Spring 2018
There was another woman staring down the barrel of my gun. Until a few years ago, I could have said I'd never killed a woman.
I'd had standards, once.
Unlike Rose, unlike that poor Margaret Thatcher fan who came home early on the only day where it mattered, this one didn't look horrified, so much as offended.
"How dare you, sir!" Lady Smallwood snapped, "What is the meaning of this?"
"Not ammo," I said quietly. There wasn't as much satisfaction at the moment as I had been hoping, "The English woman, called Amo. Amo, amas, amat, amamus, amatis, amant. You learned that, in your bloody first-class degree in literae humaniores at Oxford, didn't you… Love?"
"Mr. Agarwal," Lady Smallwood seethed, "I don't know what you think-"
"Why did you do it?" I interrupted, "AGRA took your money and did what you asked and as best I can tell never did a damn thing to you or to MI6 that deserved your burning us. So why?"
There was a small click behind me. A round being chambered.
"The answer, of course," drawled Mycroft Holmes, "Is that she didn't. Please drop your gun, Ajay, or I will feel obliged to shoot you."
He edged around into my line of sight, leveling a small pistol at my head. I obviously didn't drop the gun. I hadn't come into HQ planning to shoot a peeress with any expectation of leaving alive.
"I'd wondered why the great Mycroft Holmes hadn't made me," I laughed, "Six months fetching your tea and reading your paperwork and I really did think I'd got away with it."
He shrugged.
"I believed you had come for me. Did you kill the real Vihaan Agarwal?"
"Oh, really, Mycroft," Lady Smallwood said, rolling her eyes.
"I was never an assassin, Holmes," I spat, never taking my gaze off her, "And I wish people would stop accusing me of being one. Vihaan Agarwal went native, married a nice Sikh girl in Himachal Pradesh. I paid him fair and square for his identity. Lucky all us wogs look alike."
This wasn't entirely fair, Agarwal and I had at least a passing resemblance. But it had been far too easy for me to replace him, and I thought they ought to know that before it was over.
"Lady Smallwood is innocent in this matter," Holmes declared, "Love is her code name, yes. But that name is known among a small circle of people, including her former secretary, Vivian Norbury, who used it to impersonate her. She was the English woman."
My eyes slid over to him, at that.
"When the story of Mary Watson's past history came to light, we reopened the AGRA case file. We'd discontinued all work with independent consultants like yourself after Tblisi, but the fact that at least one of you had survived suggested we may have missed something."
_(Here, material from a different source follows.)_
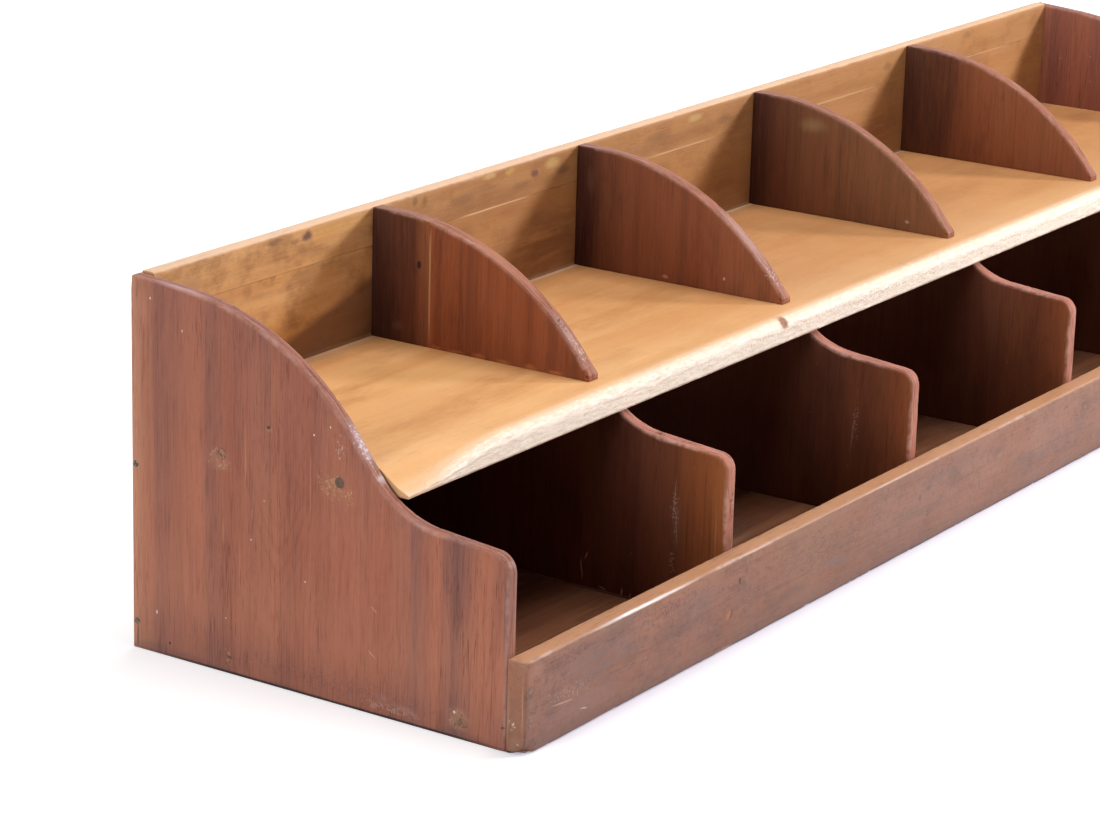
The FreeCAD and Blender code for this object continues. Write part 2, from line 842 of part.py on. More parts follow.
end_nails = [left_nails, right_nails]
back_nails = [back_upper_nails, back_lower_nails, back_shelf_nails, back_bottom_nails]
bored(back_lower, "back_lower_board", end_nails + back_nails)
bored(back_upper, "back_upper_board", [back_upper_nails])
bored(bottom, "bottom_board", end_nails + [back_bottom_nails, lower_foot_nails])
bored(shelf, "shelf_board", end_nails + [back_shelf_nails, upper_foot_nails])
bored(rail, "front_rail", [rail_nails])

# The dividers on the shelf. The first is glued up from two boards.
for index in dividers:
    blank = upper_divider_blank(f"upper_{index}")
    place(blank, upper_left(index), rear, NOTHING)
    own = [back_upper_nails, upper_foot_nails]
    if index == 1:
        rear_room = seam_room("rear_board_room", cells.first_divider_seam)
        front_room = seam_room("front_board_room", cells.first_divider_seam + cells.seam_gap)
        rear_blank = combined("upper_1_rear_blank", "Part::Common", blank, rear_room)
        front_blank = combined("upper_1_front_blank", "Part::Cut", blank, front_room)
        bored(rear_blank, "upper_divider_1_rear", own)
        bored(front_blank, "upper_divider_1_front", own)
    else:
        bored(blank, f"upper_divider_{index}", own)

# The dividers under the shelf.
for index in dividers:
    blank = lower_divider_blank(f"lower_{index}")
    place(blank, lower_left(index), rear, NOTHING)
    bored(blank, f"lower_divider_{index}", [back_lower_nails, rail_nails, lower_foot_nails])

doc.recompute()
for thing in doc.Objects:
    if "Invalid" in thing.State or "Error" in thing.State:
        raise RuntimeError(f"{thing.Name} failed: {thing.State}")
os.makedirs("parts", exist_ok=True)
for node in NODES:
    shape = node.Shape
    if shape.isNull() or not shape.isValid() or not shape.Solids:
        raise RuntimeError(f"{node.Label} has no valid solid")
    shape.exportStep(os.path.join("parts", f"{node.Label}.step"))
    print(f"{node.Label}: solids {len(shape.Solids)}, volume {shape.Volume:.0f} mm3")
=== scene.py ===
"""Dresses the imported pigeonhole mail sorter: worn boards, filled nail holes, studio and camera."""
import logging
import math
from dataclasses import dataclass, field
from enum import Enum
from typing import Callable, Sequence, TypeAlias

import bmesh
import bpy
from mathutils import Matrix, Vector, geometry, noise


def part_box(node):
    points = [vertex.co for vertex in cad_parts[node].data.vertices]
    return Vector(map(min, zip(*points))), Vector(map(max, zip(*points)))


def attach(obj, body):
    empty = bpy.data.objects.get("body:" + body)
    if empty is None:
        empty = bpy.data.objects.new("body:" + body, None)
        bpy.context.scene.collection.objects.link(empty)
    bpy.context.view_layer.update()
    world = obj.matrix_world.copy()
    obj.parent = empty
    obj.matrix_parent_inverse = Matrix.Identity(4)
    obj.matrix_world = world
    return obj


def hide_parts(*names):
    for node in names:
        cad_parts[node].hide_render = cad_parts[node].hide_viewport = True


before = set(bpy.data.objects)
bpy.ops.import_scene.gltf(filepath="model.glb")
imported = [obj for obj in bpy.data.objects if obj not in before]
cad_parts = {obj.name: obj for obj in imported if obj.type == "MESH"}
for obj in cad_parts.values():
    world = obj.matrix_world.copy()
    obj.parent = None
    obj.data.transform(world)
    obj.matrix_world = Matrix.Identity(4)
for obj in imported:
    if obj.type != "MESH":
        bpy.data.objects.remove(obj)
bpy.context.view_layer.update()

LOG = logging.getLogger("mail_sorter")
MM = 0.001
FAR_OFF = 1e9

# Faces in the shared frame, in mm.
LEFT = -576.75
REAR = 140.0
RAIL_FACE = -140.0
BACK_FACE = 130.5
SHELF_TOP = 145.0
FLOOR_TOP = 9.5

# Meshes, in mm: how far inside the CAD a board stays, how far from an arris its wear reaches, which corners count as
# sharp, and which points and slivers are merged. SHARP_TURN is in radians.
SKIN = 0.05
FADE = 8.0
SHARP_RADIUS = 2.0
SHARP_TURN = 0.2
ARRIS_BLEND = 5.0
WELD = 0.004
SLIVER = 0.003

# Wear, in mm: the sizes of its waves and of its chips, and where the shelf's nose has slumped.
WAVE_SIZE = 23.0
CHIP_SIZE = 3.6
SLUMP_START = 468.0
SLUMP_RUN = 98.0
NOSE_REAR = -24.0
NOSE_DEPTH = 28.0
NOSE_FOOT = 128.6

# Finishes: the size from which a mark has a slow edge and the place of the shade line painted along a shaped edge, in
# mm, and the scale of the growth rings times their gap.
LARGE_MARK = 11.0
ARRIS_SHADE_AT = 6.8
RING_SCALE = 314.0

Tone = tuple[float, float, float]
Spot = tuple[float, float, float]
Value: TypeAlias = float | Sequence[float] | bpy.types.NodeSocket


class Grain(Enum):
    """The direction in which a board's fibres run."""

    ALONG = "X"
    UPRIGHT = "Z"

    def stretch(self, share: float) -> Spot:
        """Returns the scale that draws a pattern out along the fibres."""
        return (share, 1.0, 1.0) if self is Grain.ALONG else (1.0, 1.0, share)


class Shape(Enum):
    """The outline of a mark on the wood."""

    SPOT = "mark_spot"
    BOX = "mark_box"
    RING = "mark_ring"
    FLECKS = "mark_flecks"


SPOT, BOX, RING, FLECKS = Shape


class Graph:
    """A material's node tree, with one short method per kind of node."""

    def __init__(self, tree: bpy.types.NodeTree) -> None:
        """Starts on an emptied tree."""
        self.tree = tree
        tree.nodes.clear()

    def put(self, socket: bpy.types.NodeSocket, value: Value) -> None:
        """Links a socket, or sets its own value.

        Args:
            socket: The input to fill.
            value: A socket to link from, or a plain value.
        """
        if isinstance(value, bpy.types.NodeSocket):
            self.tree.links.new(value, socket)
        elif socket.type == "RGBA" and len(value) == 3:
            socket.default_value = (*value, 1.0)
        else:
            socket.default_value = value

    def add(self, kind: str, inputs: dict[int | str, Value] | None = None, **settings: object) -> bpy.types.Node:
        """Adds a node.

        Args:
            kind: Blender's name for the node type, without its ShaderNode prefix.
            inputs: Values or links for its inputs, by name or number.
            **settings: Attributes of the node.

        Returns:
            The new node.
        """
        node = self.tree.nodes.new(f"ShaderNode{kind}")
        for name, value in settings.items():
            setattr(node, name, value)
        for key, value in (inputs or {}).items():
            self.put(node.inputs[key], value)
        return node

    def maths(self, operation: str, *values: Value) -> bpy.types.NodeSocket:
        """Returns the result of a sum on numbers."""
        return self.add("Math", dict(enumerate(values)), operation=operation).outputs[0]

    def vector(self, operation: str, *values: Value) -> bpy.types.NodeSocket:
        """Returns the vector that comes of a sum on vectors."""
        return self.add("VectorMath", dict(enumerate(values)), operation=operation).outputs[0]

    def scaled(self, place: Value, amount: Value) -> bpy.types.NodeSocket:
        """Returns a vector times a number."""
        return self.add("VectorMath", {0: place, "Scale": amount}, operation="SCALE").outputs[0]

    def length(self, place: Value) -> bpy.types.NodeSocket:
        """Returns the length of a vector."""
        return self.add("VectorMath", {0: place}, operation="LENGTH").outputs["Value"]

    def noise(self, place: Value, scale: float, detail: float = 2.0, roughness: float = 0.5) -> bpy.types.Node:
        """Adds a cloud pattern, with a number and a colour output."""
        return self.add("TexNoise", {"Vector": place, "Scale": scale, "Detail": detail, "Roughness": roughness})

    def ease(self, value: Value, low: Value, high: Value, start: float = 0.0, end: float = 1.0) -> bpy.types.NodeSocket:
        """Returns a number that goes smoothly from start at low to end at high."""
        inputs = {"Value": value, "From Min": low, "From Max": high, "To Min": start, "To Max": end}
        return self.add("MapRange", inputs, interpolation_type="SMOOTHSTEP").outputs[0]

    def blend(self, amount: Value, base: Value, over: Value, how: str = "MIX") -> bpy.types.NodeSocket:
        """Returns a base colour with another laid over it."""
        node = self.add("Mix", {0: amount, 6: base, 7: over}, data_type="RGBA", blend_type=how)
        return node.outputs[2]

    def attribute(self, name: str) -> bpy.types.NodeSocket:
        """Returns a number that the mesh carries."""
        return self.add("Attribute", attribute_name=name).outputs["Fac"]

    def times(self, first: Value, second: Value) -> bpy.types.NodeSocket:
        """Returns the product of two numbers."""
        return self.maths("MULTIPLY", first, second)

    def end(self, surface: bpy.types.Node) -> None:
        """Links a surface to the material's output."""
        self.tree.links.new(surface.outputs[0], self.add("OutputMaterial").inputs["Surface"])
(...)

He shrugged one elegantly-waistcoated shoulder.
"It wasn't actually that difficult to find. She wasn't an intelligence agent herself, after all. She'd been selling secrets for years… not particularly effectually, as far as we can determine, she didn't make nearly as much money as she ought. The Georgian ambassador had discovered this, and was threatening to reveal it, and so she had to go. AGRA was merely… collateral damage."
"So where is she?" I said, resuming my steel-eyed gaze down the barrel of my gun.
"That would be a question beyond my purview," Holmes said, "She was tried, in secret of course, convicted, and sentenced to imprisonment. Where she died, almost a year ago now. Pancreatic cancer."
I laughed aloud.
"Well isn't that fucking convenient?"
"It isn't particularly convenient at the moment!" he snapped, "If you shoot her, Ajay, you'll be murdering a woman who has never harmed you. Look, I…"
He stammered a bit.
"I can prove it, given twenty minutes and access to the higher level archives, which I have and you know that I have."
Slowly, Mycroft lowered his gun to the floor, raised his hands in supplication.
"Justice is not available to you, and that goes on my lengthy list of personal regrets. But you can have freedom, and peace. And you can give my regards to Mary Watson."